Xorg/Wayland: Move this window to this location - Xorg translates to OpenGL/GLESv2/v3 and sends to mesa, mesa sends the move command to the GPU and the GPU recalculates all the changed pixels and sends directly to the display. (not using the CPU at all).
How about transparency:
Framebuffer app: make a window 50% transparent - App has to look at the background image, and do the maths to make the forground image transparent and send the resultant pixel data to the display
Xorg/Wayland - make this window 50% -> xorg sends the window to mesa, mesa translates it to the GPU, and the GPU says "gotcha" and does the maths without using the CPU and sends the results to the display.
So why do we need mesa patches? - because every GPU has a different "instruction set" - think of arm versus x86 versus riscv. Mesa does the translation of OpenGL/GLES etc commands to the instruction set that the GPU understands.
and just in case your not sure - a framebuffer does not use the GPU at all. Its writing data directly to the display (HDMI or whatever port).
To finally address your statement that framebuffer is fast, but xwindows is slow - Yep. XWindows is doing a lot of work in CPU translating windows commands to pixel data instead of handing off to a supported GPU to do the actual drawing.
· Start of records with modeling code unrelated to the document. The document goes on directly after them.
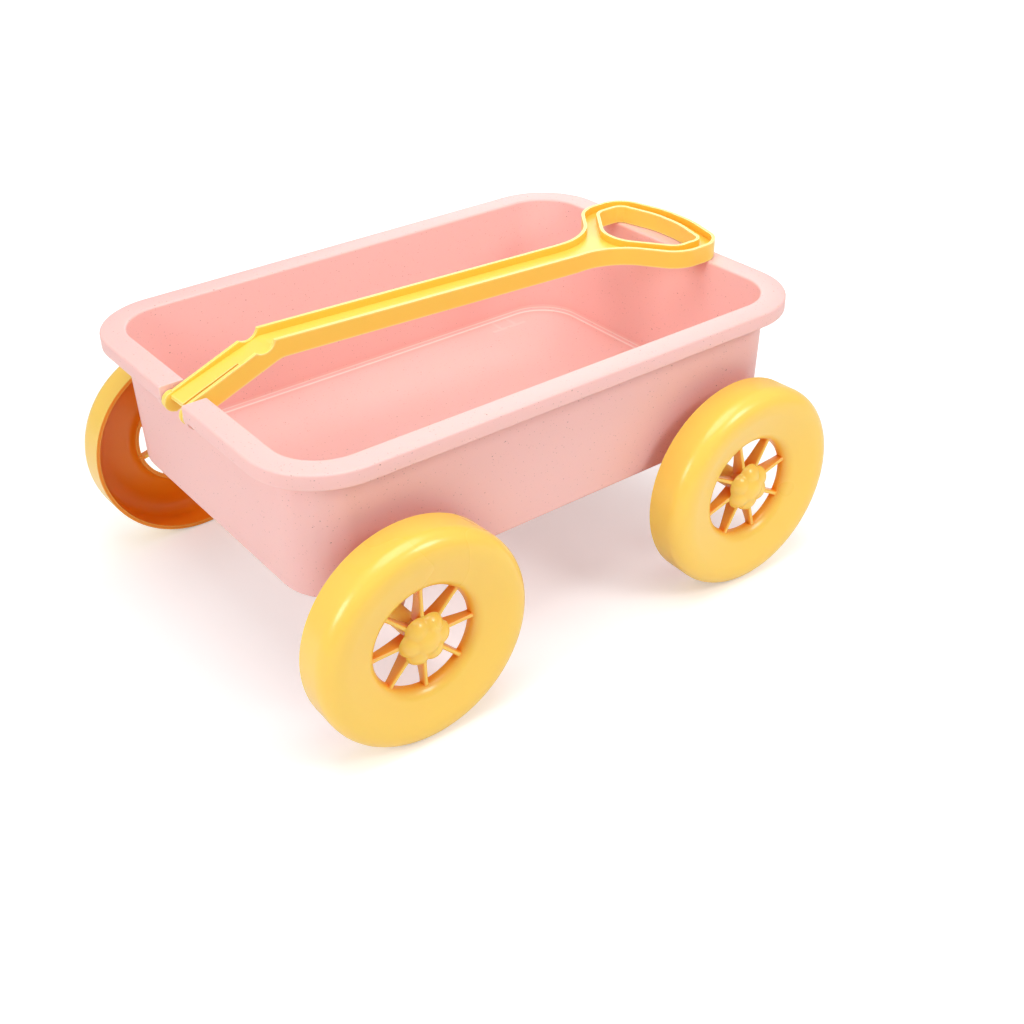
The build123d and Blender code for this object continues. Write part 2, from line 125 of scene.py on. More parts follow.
class Workpiece:
    """One mesh object on the bench, with operators that act on what is picked by place or normal."""

    def __init__(self, name: str, obj: bpy.types.Object) -> None:
        """Takes a fresh primitive, names it and puts its place into its mesh.

        Args:
            name: The piece's name.
            obj: The object, selected and active.
        """
        self.obj = obj
        self.rename(name)
        bpy.ops.object.transform_apply(location=True, rotation=True, scale=True)

    @classmethod
    def cube(cls, name: str, low: Sequence[float], high: Sequence[float]) -> Workpiece:
        """Adds a box between two corners.

        Args:
            name: The piece's name.
            low: Its lowest corner.
            high: Its highest corner.

        Returns:
            The new workpiece.
        """
        deselect_all()
        middle = [(a + b) / 2 for a, b in zip(low, high)]
        bpy.ops.mesh.primitive_cube_add(size=1, location=middle)
        bpy.context.object.scale = [b - a for a, b in zip(low, high)]
        return cls(name, bpy.context.object)

    @classmethod
    def rod(cls, name: str, radius: float, near: float, far: float, x: float, z: float, sides: int = 48) -> Workpiece:
        """Adds a cylinder that lies along Y.

        Args:
            name: The piece's name.
            radius: Its radius.
            near: Where it starts along Y.
            far: Where it ends along Y.
            x: The axis's place along X.
            z: The axis's height.
            sides: How many flats go round it.

        Returns:
            The new workpiece.
        """
        deselect_all()
        bpy.ops.mesh.primitive_cylinder_add(
            vertices=sides, radius=radius, depth=far - near, location=(x, (near + far) / 2, z),
            rotation=(math.pi / 2, 0, 0),
        )
        return cls(name, bpy.context.object)

    @classmethod
    def panel(cls, name: str, corners: Sequence[Point], z: float, radii: Sequence[float]) -> Workpiece:
        """Adds a flat face with given corners, then rounds each corner.

        Args:
            name: The piece's name.
            corners: The sharp corners, counterclockwise from above.
            z: The face's height.
            radii: One radius for each corner, nought for a sharp one.

        Returns:
            The new workpiece, one flat face that points up.
        """
        deselect_all()
        bpy.ops.mesh.primitive_circle_add(vertices=len(corners), radius=1, fill_type="NGON", location=(0, 0, z))
        piece = cls(name, bpy.context.object)
        for vert, (x, y) in zip(piece.obj.data.vertices, corners):
            vert.co = (x, y, z)
        piece.edit(Select.VERTS)
        for index, (corner, radius) in enumerate(zip(corners, radii)):
            if radius > 0:
                before = Vector(corners[index - 1]) - Vector(corner)
                after = Vector(corners[(index + 1) % len(corners)]) - Vector(corner)
                turn = math.pi - before.angle(after)
                segments = max(3, min(16, round(radius * turn / 1.2)))
                piece.pick(lambda v, c=corner: (v.co.xy - Vector(c)).length < NEAR)
                bpy.ops.mesh.bevel(affect="VERTICES", offset=radius * math.tan(turn / 2), segments=segments)
        piece.pick(lambda v: True)
        bpy.ops.mesh.normals_make_consistent(inside=False)
        piece.done()
        if piece.obj.data.polygons[0].normal.z < 0:
            piece.obj.data.flip_normals()
        return piece

    def rename(self, name: str) -> None:
        """Gives the object and its mesh a name."""
        self.obj.name = name
        self.obj.data.name = name

    def wake(self) -> None:
        """Makes this the one selected, active object."""
        deselect_all()
        self.obj.select_set(True)
        bpy.context.view_layer.objects.active = self.obj

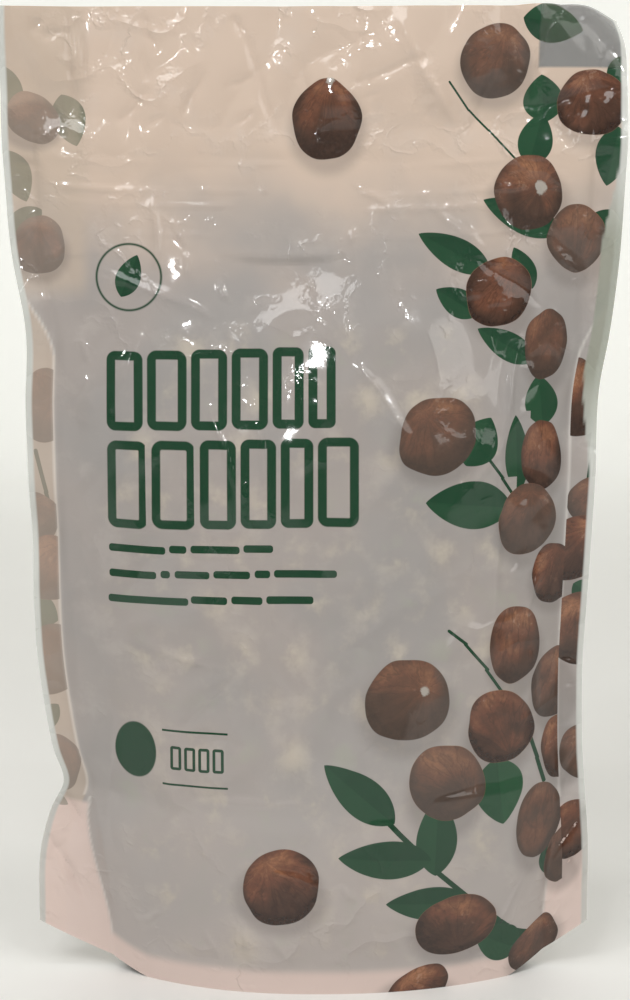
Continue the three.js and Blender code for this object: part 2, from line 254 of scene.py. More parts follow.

And even a very minimal X windows desktop is using a lot of features a normal GPU would provide but has to do it all in software.
if you want a practical proof of the GPU "working" do this:
Load my desktop image (or kernel on armbian etc) and execute in a terminal window
"cat /sys/kernel/debug/pvr/status" and then do move some windows or play a video:
"Every 2.0s: cat /sys/kernel/debug/pvr/status star64: Fri Jun 9 04:49:23 2023
Driver Status: OK
Device ID: 0:128
Firmware Status: OK
Server Errors: 0
HWR Event Count: 0
CRR Event Count: 0
SLR Event Count: 0
WGP Error Count: 0
TRP Error Count: 0
FWF Event Count: 0
APM Event Count: 243
GPU Utilisation: 93%
"
Now do the same with your Framebuffer app, and not that the GPU utilization does not go above 0%.